Author touts Colo. wine experience

Courtesy of Paula Mitchell

By Ted Holteen
Arts & Entertainment Editor

The Durango Wine Experience will bring the wines of the world to our doorstep this weekend. But one Colorado woman wants to make sure that even if we think globally, we should drink locally.

“A lot of people have misconceptions about Colorado wines, but Colorado does make some pretty good wine,” said Paula Mitchell, whose new self-published Exploring Colorado Wineries – Guidebook & Journal is the first comprehensive guide to Colorado’s wineries to come out in a decade. Mitchell will debut the book to the Wine Experience crowd at three different events today and Saturday.

The Greenwood Village resident is not a professionally certified sommelier, but she’s a dedicated and experienced vinophile. When Brad and Alta Smith published The Guide to Colorado Wineries in 2002, there were only 38 wineries to cover.
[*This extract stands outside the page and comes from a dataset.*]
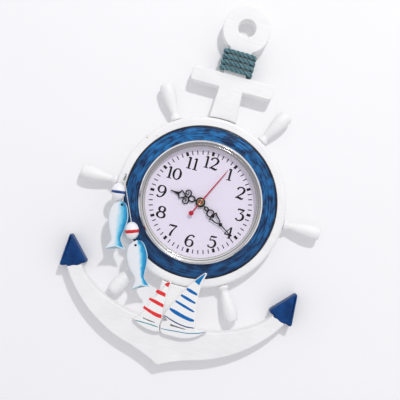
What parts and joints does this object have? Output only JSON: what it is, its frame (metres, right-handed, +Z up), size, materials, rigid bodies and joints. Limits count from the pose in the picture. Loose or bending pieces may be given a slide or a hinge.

That number has nearly quadrupled to more than 125 since, and while Mitchell hasn’t tried them all, she’s getting close. She’ll cross five more off her list this weekend as she makes her first foray into Southwest Colorado.

“What’s really interesting about those five is that they really represent the varied wineries we have in Colorado,” Mitchell said.“Guy Drew is vinification – they just make wine. Sutcliffe and Fox Fire raise livestock and other crops besides grapes; Four Leaves makes their own wine but you can also make your own; and Pleasant View is a recent startup that might combine all of it by the time they’re really rolling.”
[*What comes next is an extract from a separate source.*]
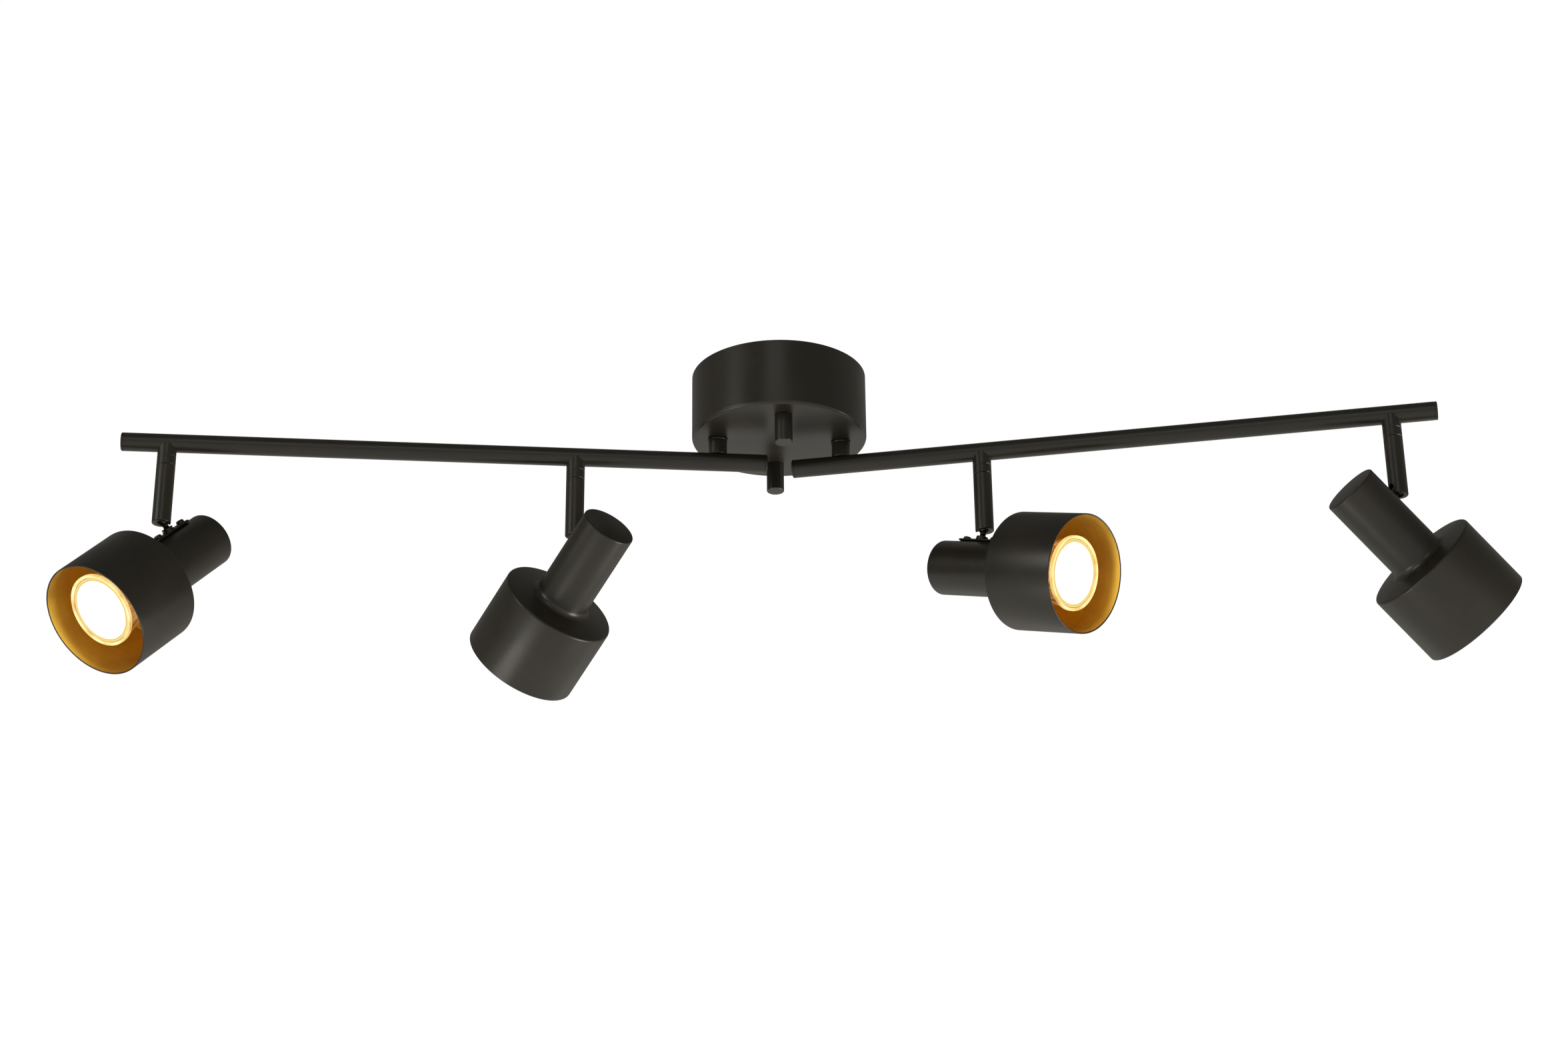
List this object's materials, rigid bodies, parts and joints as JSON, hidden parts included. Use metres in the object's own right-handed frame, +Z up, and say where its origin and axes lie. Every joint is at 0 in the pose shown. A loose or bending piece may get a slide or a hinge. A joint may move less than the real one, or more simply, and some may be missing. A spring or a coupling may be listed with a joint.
{
  "type": "track lighting fixture",
  "caption": "Ceiling spotlight bar: round canopy, two swivelling bars and cylindrical spot heads that turn on stems and tilt on ball knuckles.",
  "frame": {"origin": "centre of the canopy's top, in the ceiling plane, midway between the two ceiling slots", "axes": "+X along the bars to the right, +Y from the front of the fixture to its back, +Z up into the ceiling"},
  "size_m": [0.9675, 0.2065, 0.2366],
  "materials": {
    "black_paint": "satin powder coat",
    "shade_paint": "satin powder coat outside, gold lacquer inside the shade",
    "zinc_steel": "zinc plated",
    "brass": "turned",
    "block_plastic": "matte",
    "lead_plastic": "matte",
    "ceramic": "unglazed ceramic",
    "reflector": "bright reflector",
    "lamp_glass": "clear front glass"
  },
  "bodies": {
    "canopy": {"canopy_shell": "black_paint", "mounting_bracket": "zinc_steel", "bracket_fasteners": "zinc_steel", "cap_nuts": "black_paint", "post_rings": "black_paint", "terminal_block": "block_plastic", "terminal_screws": "brass", "canopy_leads": "lead_plastic"},
    "bar_left": {"left_bar": "black_paint", "left_bar_collars": "black_paint", "left_swivel_nipple": "brass", "left_flange_nut": "brass", "left_end_caps": "black_paint", "left_stem_spindles": "black_paint"},
    "bar_right": {"right_bar": "black_paint", "right_bar_collars": "black_paint", "right_swivel_nipple": "brass", "right_flange_nut": "brass", "right_end_caps": "black_paint", "right_stem_spindles": "black_paint"},
    "stem_1": {"stem_tube_1": "black_paint"},
    "head_1": {"knuckle_1": "zinc_steel", "knuckle_nuts_1": "black_paint", "knuckle_plate_1": "black_paint", "plate_screws_1": "black_paint", "head_shell_1": "shade_paint", "holder_bracket_1": "zinc_steel", "lampholder_1": "ceramic", "lamp_body_1": "reflector", "lamp_glass_1": "lamp_glass"},
    "stem_2": {"stem_tube_2": "black_paint"},
    "head_2": {"knuckle_2": "zinc_steel", "knuckle_nuts_2": "black_paint", "knuckle_plate_2": "black_paint", "plate_screws_2": "black_paint", "head_shell_2": "shade_paint", "holder_bracket_2": "zinc_steel", "lampholder_2": "ceramic", "lamp_body_2": "reflector", "lamp_glass_2": "lamp_glass"},
    "stem_3": {"stem_tube_3": "black_paint"},
    "head_3": {"knuckle_3": "zinc_steel", "knuckle_nuts_3": "black_paint", "knuckle_plate_3": "black_paint", "plate_screws_3": "black_paint", "head_shell_3": "shade_paint", "holder_bracket_3": "zinc_steel", "lampholder_3": "ceramic", "lamp_body_3": "reflector", "lamp_glass_3": "lamp_glass"},
    "stem_4": {"stem_tube_4": "black_paint"},
    "head_4": {"knuckle_4": "zinc_steel", "knuckle_nuts_4": "black_paint", "knuckle_plate_4": "black_paint", "plate_screws_4": "black_paint", "head_shell_4": "shade_paint", "holder_bracket_4": "zinc_steel", "lampholder_4": "ceramic", "lamp_body_4": "reflector", "lamp_glass_4": "lamp_glass"}
  },
  "joints": [
    {"name": "bar_left_swivel", "type": "hinge", "parent": "canopy", "child": "bar_left", "pos_m": [-0.0429, 0, -0.06517], "axis": [0, 0, 1], "range_deg": [-46.8, 43.2]},
    {"name": "bar_right_swivel", "type": "hinge", "parent": "canopy", "child": "bar_right", "pos_m": [0.0429, 0, -0.06517], "axis": [0, 0, 1], "range_deg": [-29.8, 60.2]},
    {"name": "head_1_pan", "type": "hinge", "parent": "bar_left", "child": "stem_1", "pos_m": [-0.41821, -0.01179, -0.12164], "axis": [0, 0, 1], "range_deg": [-175, 175]},
    {"name": "head_1_tilt", "type": "hinge", "parent": "stem_1", "child": "head_1", "pos_m": [-0.41821, -0.01179, -0.12164], "axis": [0.7022, -0.712, 0], "range_deg": [-44.5, 45.5]},
    {"name": "head_2_pan", "type": "hinge", "parent": "bar_left", "child": "stem_2", "pos_m": [-0.14115, -0.00309, -0.12164], "axis": [0, 0, 1], "range_deg": [-175, 175]},
    {"name": "head_2_tilt", "type": "hinge", "parent": "stem_2", "child": "head_2", "pos_m": [-0.14115, -0.00309, -0.12164], "axis": [-0.81, -0.5864, 0], "range_deg": [-34.6, 55.4]},
    {"name": "head_3_pan", "type": "hinge", "parent": "bar_right", "child": "stem_3", "pos_m": [0.13776, -0.02577, -0.12164], "axis": [0, 0, 1], "range_deg": [-175, 175]},
    {"name": "head_3_tilt", "type": "hinge", "parent": "stem_3", "child": "head_3", "pos_m": [0.13776, -0.02577, -0.12164], "axis": [0.7034, 0.7108, 0], "range_deg": [-17.6, 72.4]},
    {"name": "head_4_pan", "type": "hinge", "parent": "bar_right", "child": "stem_4", "pos_m": [0.40526, -0.09845, -0.12164], "axis": [0, 0, 1], "range_deg": [-175, 175]},
    {"name": "head_4_tilt", "type": "hinge", "parent": "stem_4", "child": "head_4", "pos_m": [0.40526, -0.09845, -0.12164], "axis": [-0.373, 0.9278, 0], "range_deg": [-38.9, 51.1]}
  ]
}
Mitchell said the key to appreciating wine, whether writing a book about it or not, is journaling. She included a chapter in Exploring Colorado Wineries to help readers record and remember what they like and, just as importantly, what they don’t.

“We all taste great wines, but then when we go to buy wine, we forget about it,” she said. “I have a scale that runs from ‘Excellent’ to ‘Yuck.’ But fortunately, most of the Colorado wines I’ve tasted I feel are excellent or at least very good. Most. But everyone has their own preference, and it’s just really helpful to keep it organized because there are a lot of wines out there.”

Each winery in the book gets a two-page spread, and Mitchell includes other things to do in each town. It’s the kind of book that’s intended to travel – there’s space for notes so that the guidebook and journal are intended to be one and the same.

“The goal of my book is to help other people begin to experience and savor Colorado wines,” Mitchell said. “As I talk to people, they say, ‘I don’t know if I’ve had a good Colorado wine.’ Well, there are a lot of them out there, and I hope this helps people find them.”